Así pues, el método había de ser musical, debía ir de intuición en intuición viendo cómo la vida se compone. Musicalmente. Y así fue la escritura de María Zambrano una sucesión de "notas de un método", tal como había titulado, en un principio, el conjunto de textos que llevaría por nombre Claros del bosque. Hubiese podido haber sido el título general de sus obras completas; aún podría serlo. Un conjunto de fragmentos cristalinos cuyo ensamblaje formaría vidriera, rosetón, tal vez, para una iglesia románica, de esas que en Segovia decía haber descubierto que se orientan hacia el Este, donde la luz despunta.
Nunca llegó a incluir en esas "notas" su crítica a la razón discursiva: no hizo falta. Toda su obra lo ha sido. Sus escritos son, de modo contundente, la respuesta a aquella frase hiriente del que fuera su maestro: "Usted quiere estar allí cuando aún no ha llegado aquí...
". Ella no quería perder el tiempo llegando aquí. Ella ya estaba allí, de algún modo, y lo sabía. Ortega, según ella, había encallado cuando quiso sistematizar su razón vital. De lo que ella se quería ocupar era de cómo decir ese "allí" cuyo anhelo se padece aquí.
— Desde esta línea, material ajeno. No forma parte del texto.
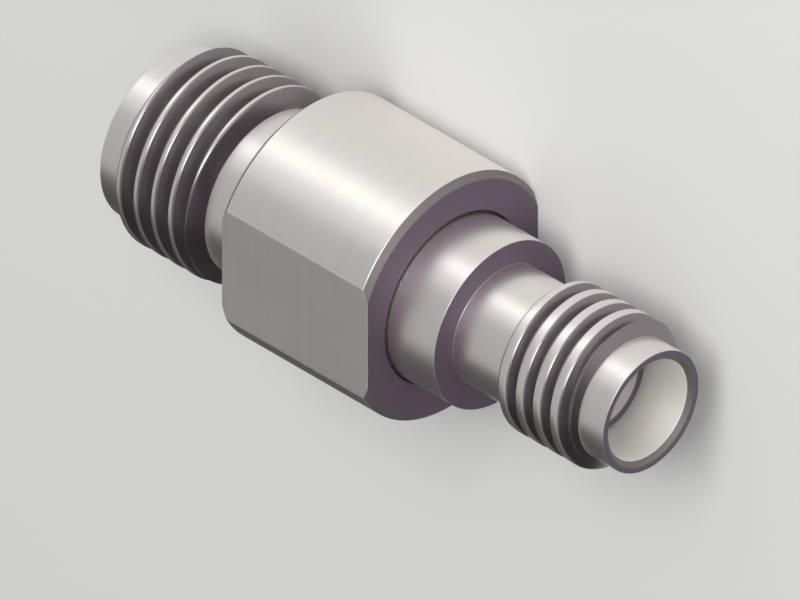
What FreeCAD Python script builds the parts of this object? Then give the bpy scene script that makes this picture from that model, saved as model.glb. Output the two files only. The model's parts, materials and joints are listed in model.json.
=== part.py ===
import FreeCAD, Part
import math
import os

# A between-series coaxial adapter, female to female, in millimetres.
# The axis runs along X, from the larger port at -X to the smaller port at +X.
# It lies on its lower wrench flat: Z is up, and the origin is the middle of the floor it covers.

# Main body, with its wrench flats
body_diameter = 8.0
body_length = 6.0
across_flats = 7.0
body_chamfer = 0.2

# Larger jack, one piece with the body
large_thread_diameter = 6.35
large_thread_length = 3.45
large_lip_diameter = 5.52
large_lip_length = 0.76
large_relief_diameter = 5.32
large_relief_length = 1.53
large_bore_diameter = 4.6
large_plane_depth = 1.9
large_mouth_chamfer = 0.15

# Smaller jack, a piece of its own
small_thread_diameter = 4.826
small_thread_length = 3.22
small_lip_diameter = 3.93
small_lip_length = 1.02
neck_diameter = 3.92
neck_length = 1.96
hub_diameter = 5.41
hub_length = 1.93
small_bore_diameter = 3.25
small_plane_depth = 1.92
small_mouth_chamfer = 0.145

# Both coupling threads, turned as rings: flanks and ends slope this far from square to the axis
thread_angle = 30.0
thread_pitch = 0.7056
large_crest_width = 0.178
small_crest_width = 0.328
groove_floor_width = 0.06
end_crest_least = 0.05

# Seat of the smaller jack in the body
recess_gap = 0.085
recess_depth = 0.5
spigot_diameter = 4.7
spigot_length = 2.0
spigot_chamfer = 0.15

# Insulators
large_insulator_diameter = 4.1
large_flange_length = 1.0
small_insulator_diameter = 2.8
small_flange_diameter = 3.4
small_flange_length = 0.8

# Centre contact
large_contact_diameter = 1.27
large_socket_diameter = 0.94
large_socket_depth = 2.9
large_slot_count = 4
large_slot_width = 0.15
large_slot_length = 2.5
small_contact_diameter = 0.86
small_socket_diameter = 0.52
small_socket_depth = 2.2
small_slot_count = 2
small_slot_width = 0.12
small_slot_length = 1.8
socket_lead_in = 0.06
drill_point_angle = 118.0
contact_recess = 0.05
collar_diameter = 2.0
collar_length = 0.6

# Clearances: a pressed fit, on the radius
press_gap = 0.01

# Stations along the axis, worked out from the sizes above
large_jack_length = large_lip_length + large_thread_length + large_relief_length
small_jack_length = small_lip_length + small_thread_length + neck_length + hub_length
overall_length = large_jack_length + body_length + small_jack_length
axis_height = across_flats / 2

large_rim = -overall_length / 2
large_plane = large_rim + large_plane_depth
body_far_face = large_rim + large_jack_length
body_near_face = body_far_face + body_length
small_rim = overall_length / 2
small_plane = small_rim - small_plane_depth
recess_floor = body_near_face - recess_depth
spigot_end = recess_floor - spigot_length
flange_seat = spigot_end - large_flange_length


def turned(outline):
    """Revolve a closed outline of (station, radius) points about the axis."""
    points = [FreeCAD.Vector(station, 0, axis_height + radius) for station, radius in outline]
    face = Part.Face(Part.makePolygon(points + points[:1]))
    return face.revolve(FreeCAD.Vector(0, 0, axis_height), FreeCAD.Vector(1, 0, 0), 360)


def thread_end(thread_diameter, root_diameter):
    """Axial length of the sloped end of a thread, from its root to its crest."""
    return (thread_diameter - root_diameter) / 2 * math.tan(math.radians(thread_angle))


def thread_grooves(crest_start, crest_stop, thread_r, crest_width):
    """Outline points of the grooves between a thread's turns, centred on the length of its crest."""
    spare = crest_stop - crest_start - 2 * end_crest_least
    count = int((spare + crest_width) / thread_pitch)
    half_width = (thread_pitch - crest_width) / 2
    half_floor = groove_floor_width / 2
    floor_r = thread_r - (half_width - half_floor) / math.tan(math.radians(thread_angle))
    first = (crest_start + crest_stop - (count - 1) * thread_pitch) / 2
    points = []
    for number in range(count):
        middle = first + number * thread_pitch
        points += [
            (middle - half_width, thread_r),
            (middle - half_floor, floor_r),
            (middle + half_floor, floor_r),
            (middle + half_width, thread_r),
        ]
    return points


def wrench_flats(body):
    """Cut the two flats, each as wide as the body's round leaves it, over the body's length only."""
    spare = body_diameter
    flats = []
    for side in (-1, 1):
        block = Part.makeBox(body_length, spare, spare)
        lowest = axis_height + side * across_flats / 2
        if side < 0:
            lowest -= spare
        block.translate(FreeCAD.Vector(body_far_face, -spare / 2, lowest))
        flats.append(block)
    return body.cut(flats)


def main_body():
    body_r = body_diameter / 2
    thread_r = large_thread_diameter / 2
    lip_r = large_lip_diameter / 2
    relief_r = large_relief_diameter / 2
    bore_r = large_bore_diameter / 2
    insulator_r = large_insulator_diameter / 2
    spigot_r = spigot_diameter / 2
    recess_r = hub_diameter / 2 + recess_gap
    thread_start = large_rim + large_lip_length
    thread_stop = thread_start + large_thread_length
    crest_start = thread_start + thread_end(large_thread_diameter, large_lip_diameter)
    crest_stop = thread_stop - thread_end(large_thread_diameter, large_relief_diameter)
    outline = [
        # Outside, from the rim of the larger port to the near face of the body
        (large_rim, bore_r + large_mouth_chamfer),
        (large_rim, lip_r),
        (thread_start, lip_r),
        (crest_start, thread_r),
        *thread_grooves(crest_start, crest_stop, thread_r, large_crest_width),
        (crest_stop, thread_r),
        (thread_stop, relief_r),
        (body_far_face, relief_r),
        (body_far_face, body_r - body_chamfer),
        (body_far_face + body_chamfer, body_r),
        (body_near_face - body_chamfer, body_r),
        (body_near_face, body_r - body_chamfer),
        # Inside, from the recess of the smaller jack back to the mouth
        (body_near_face, recess_r),
        (recess_floor, recess_r),
        (recess_floor, spigot_r + press_gap),
        (flange_seat, spigot_r + press_gap),
        (flange_seat, insulator_r + press_gap),
        (large_plane, insulator_r + press_gap),
        (large_plane, bore_r),
        (large_rim + large_mouth_chamfer, bore_r),
    ]
    return wrench_flats(turned(outline))


def small_jack():
    thread_r = small_thread_diameter / 2
    lip_r = small_lip_diameter / 2
    neck_r = neck_diameter / 2
    hub_r = hub_diameter / 2
    spigot_r = spigot_diameter / 2
    bore_r = small_bore_diameter / 2
    insulator_r = small_insulator_diameter / 2
    flange_r = small_flange_diameter / 2
    hub_face = body_near_face + hub_length
    thread_start = hub_face + neck_length
    thread_stop = thread_start + small_thread_length
    crest_start = thread_start + thread_end(small_thread_diameter, neck_diameter)
    crest_stop = thread_stop - thread_end(small_thread_diameter, small_lip_diameter)
    outline = [
        # Outside, from the spigot inside the body to the rim of the smaller port
        (spigot_end, flange_r + press_gap),
        (spigot_end, spigot_r - spigot_chamfer),
        (spigot_end + spigot_chamfer, spigot_r),
        (recess_floor, spigot_r),
        (recess_floor, hub_r),
        (hub_face, hub_r),
        (hub_face, neck_r),
        (thread_start, neck_r),
        (crest_start, thread_r),
        *thread_grooves(crest_start, crest_stop, thread_r, small_crest_width),
        (crest_stop, thread_r),
        (thread_stop, lip_r),
        (small_rim, lip_r),
        # Inside, from the mouth to the seat of the insulator's flange
        (small_rim, bore_r + small_mouth_chamfer),
        (small_rim - small_mouth_chamfer, bore_r),
        (small_plane, bore_r),
        (small_plane, insulator_r + press_gap),
        (spigot_end + small_flange_length, insulator_r + press_gap),
        (spigot_end + small_flange_length, flange_r + press_gap),
    ]
    return turned(outline)


def large_insulator():
    contact_r = large_contact_diameter / 2 + press_gap
    collar_r = collar_diameter / 2 + press_gap
    outline = [
        (large_plane, contact_r),
        (large_plane, large_insulator_diameter / 2),
        (flange_seat, large_insulator_diameter / 2),
        (flange_seat, spigot_diameter / 2),
        (spigot_end, spigot_diameter / 2),
        (spigot_end, collar_r),
        (spigot_end - collar_length, collar_r),
        (spigot_end - collar_length, contact_r),
    ]
    return turned(outline)


def small_insulator():
    contact_r = small_contact_diameter / 2 + press_gap
    outline = [
        (spigot_end, contact_r),
        (spigot_end, small_flange_diameter / 2),
        (spigot_end + small_flange_length, small_flange_diameter / 2),
        (spigot_end + small_flange_length, small_insulator_diameter / 2),
        (small_plane, small_insulator_diameter / 2),
        (small_plane, contact_r),
    ]
    return turned(outline)


def socket_slots(tip, inward, length, width, count, reach):
    """Thin blades that split a socket's tip into tines, evenly turned about the axis."""
    axis_point = FreeCAD.Vector(0, 0, axis_height)
    slots = []
    for number in range(count):
        blade = Part.makeBox(length, width, reach)
        start = tip if inward > 0 else tip - length
        blade.translate(FreeCAD.Vector(start, -width / 2, axis_height))
        blade.rotate(axis_point, FreeCAD.Vector(1, 0, 0), 360 / count * number)
        slots.append(blade)
    return slots


def centre_contact():
    large_r = large_contact_diameter / 2
    large_hole_r = large_socket_diameter / 2
    small_r = small_contact_diameter / 2
    small_hole_r = small_socket_diameter / 2
    large_tip = large_plane + contact_recess
    small_tip = small_plane - contact_recess
    large_bottom = large_tip + large_socket_depth
    small_bottom = small_tip - small_socket_depth
    # Each hole ends in the cone that a drill leaves
    drill_slope = 1 / math.tan(math.radians(drill_point_angle / 2))
    outline = [
        (large_tip, large_hole_r + socket_lead_in),
        (large_tip, large_r),
        (spigot_end - collar_length, large_r),
        (spigot_end - collar_length, collar_diameter / 2),
        (spigot_end, collar_diameter / 2),
        (spigot_end, small_r),
        (small_tip, small_r),
        (small_tip, small_hole_r + socket_lead_in),
        (small_tip - socket_lead_in, small_hole_r),
        (small_bottom, small_hole_r),
        (small_bottom - small_hole_r * drill_slope, 0),
        (large_bottom + large_hole_r * drill_slope, 0),
        (large_bottom, large_hole_r),
        (large_tip + socket_lead_in, large_hole_r),
    ]
    slots = socket_slots(
        large_tip, 1, large_slot_length, large_slot_width, large_slot_count, large_contact_diameter
    )
    slots += socket_slots(
        small_tip, -1, small_slot_length, small_slot_width, small_slot_count, small_contact_diameter
    )
    return turned(outline).cut(slots)


pieces = {
    "main_body": main_body(),
    "small_jack": small_jack(),
    "large_insulator": large_insulator(),
    "small_insulator": small_insulator(),
    "centre_contact": centre_contact(),
}

os.makedirs("parts", exist_ok=True)
for name, shape in pieces.items():
    solid = shape.Solids[0]
    solid.exportStep("parts/" + name + ".step")
    box = solid.BoundBox
    print(name, len(shape.Solids), "solid", round(solid.Volume, 3), "mm3", "valid", solid.isValid())
    print("   x", round(box.XMin, 3), round(box.XMax, 3), "z", round(box.ZMin, 3), round(box.ZMax, 3))
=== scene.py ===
"""A coaxial adapter with a larger and a smaller threaded jack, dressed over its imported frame.

The axis runs along X, from the larger port at -X to the smaller port at +X, and Z is up.
"""

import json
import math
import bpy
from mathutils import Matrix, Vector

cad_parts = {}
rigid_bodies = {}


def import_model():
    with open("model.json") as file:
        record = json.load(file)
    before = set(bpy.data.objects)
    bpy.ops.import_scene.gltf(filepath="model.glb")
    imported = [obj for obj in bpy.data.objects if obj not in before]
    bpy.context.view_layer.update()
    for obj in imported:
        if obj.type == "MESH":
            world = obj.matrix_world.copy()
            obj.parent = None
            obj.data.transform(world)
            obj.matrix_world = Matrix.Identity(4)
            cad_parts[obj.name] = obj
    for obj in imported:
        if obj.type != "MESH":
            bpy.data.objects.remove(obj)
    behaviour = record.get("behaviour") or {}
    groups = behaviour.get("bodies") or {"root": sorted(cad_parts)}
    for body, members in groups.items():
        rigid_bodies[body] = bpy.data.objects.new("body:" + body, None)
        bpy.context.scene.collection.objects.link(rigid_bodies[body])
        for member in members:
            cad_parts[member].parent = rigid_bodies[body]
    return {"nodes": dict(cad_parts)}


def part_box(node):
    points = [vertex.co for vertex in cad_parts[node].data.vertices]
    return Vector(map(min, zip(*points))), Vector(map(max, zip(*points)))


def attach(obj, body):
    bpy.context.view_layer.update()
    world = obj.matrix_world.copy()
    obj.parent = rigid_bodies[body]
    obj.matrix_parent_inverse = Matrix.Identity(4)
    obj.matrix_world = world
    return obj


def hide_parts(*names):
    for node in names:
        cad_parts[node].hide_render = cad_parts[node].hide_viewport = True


bl_info = {
    "name": "Coaxial Adapter",
    "version": (1, 0, 0),
    "blender": (4, 5, 0),
    "location": "3D View > Sidebar > Adapter",
    "description": "Builds a coaxial adapter between a larger and a smaller threaded port",
    "category": "Add Mesh",
}

import bmesh
import bpy
from bpy.props import FloatProperty, FloatVectorProperty, PointerProperty
from mathutils import Matrix, Vector

for left_over in list(bpy.data.objects):
    bpy.data.objects.remove(left_over)
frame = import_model()

MM = 0.001

# Places that the frame gives
BODY_LOW, BODY_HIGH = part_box("main_body")
JACK_LOW, JACK_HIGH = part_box("small_jack")
AXIS_HEIGHT = (BODY_LOW.z + BODY_HIGH.z) / 2
LARGE_RIM = BODY_LOW.x
BODY_NEAR_FACE = BODY_HIGH.x
SPIGOT_END = JACK_LOW.x
SMALL_RIM = JACK_HIGH.x

# Points on every circle of a turned piece, and how they are shared out over a quarter of the body
AROUND = 192
ARC_STEPS = 30
FLAT_STEPS = 16

# Vertices nearer than this are one vertex
WELD = 1e-6

# A point of a surface nearer than this to a plane or a circle lies on it
TOUCH = 0.02 * MM

# Faces that meet at less than this angle are shaded as one surface
SMOOTH_ANGLE = math.radians(50)


def length(label, about, millimetres):
    """A size, given in millimetres and kept in metres."""
    return FloatProperty(
        name=label, description=about, default=millimetres * MM, min=0, unit="LENGTH", precision=5
    )


def angle(label, about, degrees):
    """An angle, given in degrees."""
    return FloatProperty(name=label, description=about, default=math.radians(degrees), subtype="ANGLE")


def share(label, about, value):
    """A number from nothing to all."""
    return FloatProperty(name=label, description=about, default=value, min=0, max=1, subtype="FACTOR")


def colour(label, about, value):
    """A linear colour."""
    return FloatVectorProperty(
        name=label, description=about, default=value, min=0, max=1, size=3, subtype="COLOR"
    )


class BodySizes(bpy.types.PropertyGroup):
    """Sizes of the main body."""

    diameter: length("Diameter", "Across the round of the body", 8.0)
    length: length("Length", "Of the body, between its two end faces", 6.0)
    flats: length("Across Flats", "From one wrench flat to the other", 7.0)
    chamfer: length("Chamfer", "At both ends of the round", 0.2)
    recess_gap: length("Recess Gap", "Between the hub and the recess that it stands in", 0.085)
    recess_depth: length("Recess Depth", "Of the recess in the near face", 0.5)
    edge: length("Edge Rounding", "How far every machined edge is broken", 0.025)


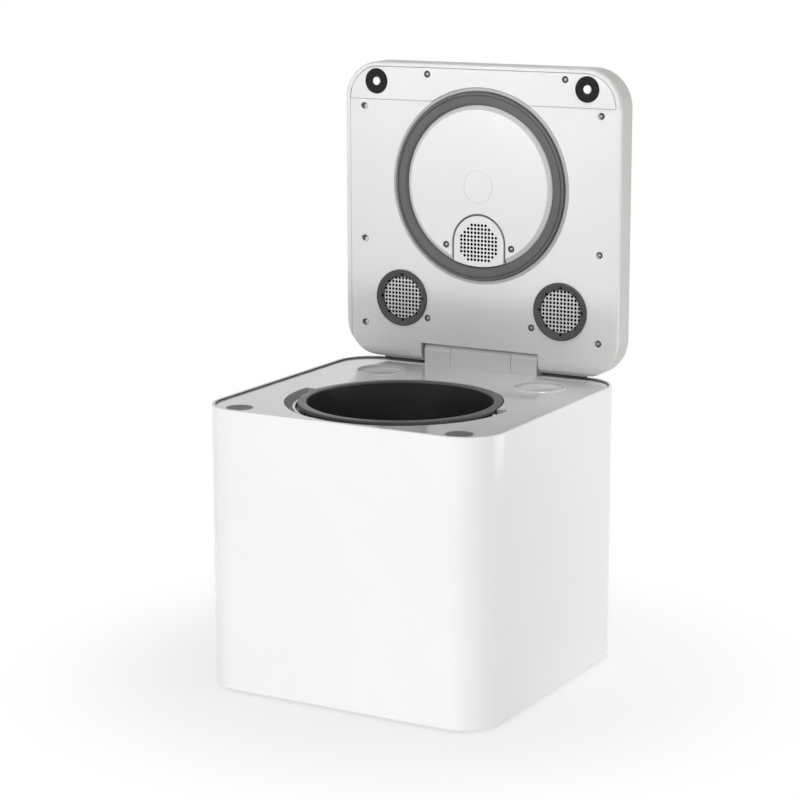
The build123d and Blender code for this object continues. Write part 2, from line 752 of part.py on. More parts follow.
# Agitator: hub, three bent blades, one side scraper, and a shaft with a coupling tongue
hub_bottom = dome_top_z + 2.2
hub_h = 20.0
blade_bottom = bucket_floor_z + blade_gap
with BuildPart() as agitator:
    with BuildSketch(bucket_plane):
        with BuildLine():
            Polyline(
                (0, hub_bottom),
                (hub_r, hub_bottom),
                (hub_r, hub_bottom + 0.6 * hub_h),
                (0.5 * hub_r, hub_bottom + hub_h),
                (0, hub_bottom + hub_h),
                close=True,
            )
        make_face()
    revolve(axis=bucket_axis)
    shoulder = hub_bottom + 1
    for turn in (0, 120, 240):
        blade_plane = Plane(
            origin=(0, bucket_y, 0),
            x_dir=(cos(radians(turn)), sin(radians(turn)), 0),
            z_dir=(sin(radians(turn)), -cos(radians(turn)), 0),
        )
        with BuildSketch(blade_plane):
            Polygon(
                (0.6 * hub_r, shoulder),
                (dome_r + 7, shoulder),
                (dome_r + 12, blade_bottom),
                (blade_reach - bucket_draft, blade_bottom + 3),
                (blade_reach, blade_bottom + bucket_corner),
                (blade_reach, blade_bottom + (scraper_h if turn == 0 else blade_rise)),
                (blade_reach - 9, blade_bottom + (scraper_h if turn == 0 else blade_rise)),
                (blade_reach - 12, blade_bottom + blade_rise),
                (dome_r + 14, shoulder + 0.5 * hub_h),
                (0.6 * hub_r, shoulder + 0.6 * hub_h),
                align=None,
            )
        extrude(amount=blade_t / 2, both=True)
    with BuildSketch(Plane.XY.offset(dome_top_z - bucket_t - 4)):
        with Locations((0, bucket_y)):
            Circle(agitator_shaft_r)
    extrude(amount=bucket_t + 8)
save(agitator, "agitator")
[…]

Escritura, pues, como arrobamiento, como delirio. Si contásemos el mito desde Zambrano habríamos de empezar así: en un principio fue el delirio... luego, el ancho mundo, y la aurora naciente. Porque si es cierto que todo cuento termina donde empezó, el delirio tal vez sea, hoy en día, para quien escribe, la manera más directa de situarse en los inicios, en esos inicios en los que nos atreveríamos a hablar, sin enrojecer, de ciertas cosas, del corazón por ejemplo, de su inocencia. Ni siquiera los artistas se permiten ahora hablar de ello; un cierto pudor de la razón nos lo impide. Ella afrontó el reto. Ningún movimiento del ser humano, decía, es inocente. Siempre actúa con una intención, una voluntad de ser algo, de señalarse. Un corazón inocente es aquel que no lleva ninguna intención; tan sólo una presencia, un latir que acompaña, desprendido de sí. Ese latido encierra a un tiempo lo más común y lo más universal. Por eso, diría Zambrano, sólo un corazón inocente podría habitar el universo. Y sólo desde el delirio nos es perdonado hablar, hoy, como ella lo hizo.